Malaysia’s Lion Corp is the largest current Southeast Asian steelmaker operating from an EAF method, with capacities at its Amsteel Klang plant of 750,000 tpy, Amsteel Banting at 1.25 million tpy and its idled Megasteel plant at 3.2 million tpy, for a total capacity of 5.15 million tpy. Lion Corp has plans to boost its capacity from a new BOF complex by another 1.6 million tpy in the coming years, according to GEM.

Malaysia-based, Chinese-owned Alliance Steel has been another major supplier of semi-finished and finished steel products to Asian markets in recent years, with currently 3.5 million tpy of steel capacity from the BOF method in its Kuantan plant, GEM data shows.

Vietnam’s VAS Steel is another regular entrant into the ferrous scrap import market and operates three scrap-based plants with total capacity of 4.15 million tpy but has no plans for further increases.

Indonesia’s PT Gunung Steel currently operates 2.8 million tpy of capacity, but is planning to add a further 4.2 million tonnes of capacity in the coming years from both BOFs and EAFs.

Another EAF-based producer is Thailand’s G Steel, which was recently acquired by Japanese giant Nippon Steel. It operates a 1.7 million-tpy capacity EAF. G Steel has been known to pick up full-shredded scrap cargoes from origins such as the US when demand is strong enough.

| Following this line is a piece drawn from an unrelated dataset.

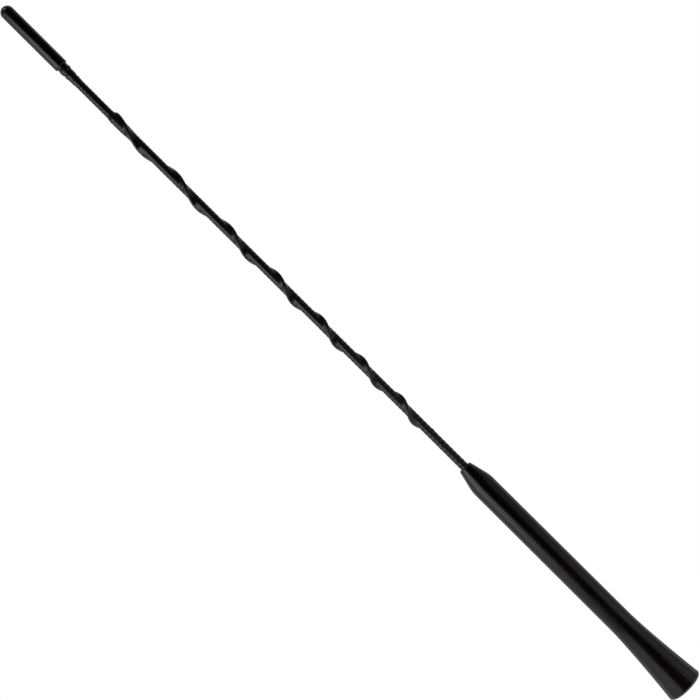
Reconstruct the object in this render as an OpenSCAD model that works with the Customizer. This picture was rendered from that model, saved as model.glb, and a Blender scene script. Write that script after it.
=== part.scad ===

The tenth company of note already producing steel is Malaysia’s Eastern Steel Sdn Bhd, a regular exporter of slab and billet. The mill currently has production capacity of 700,000 tpy from a BOF complex, but will add a second blast furnace in September, taking its capacity to 2.7 million tpy, according to the company. In total, and including this second BF, the company will add 4.3 million tpy of capacity in the coming years, according to GEM.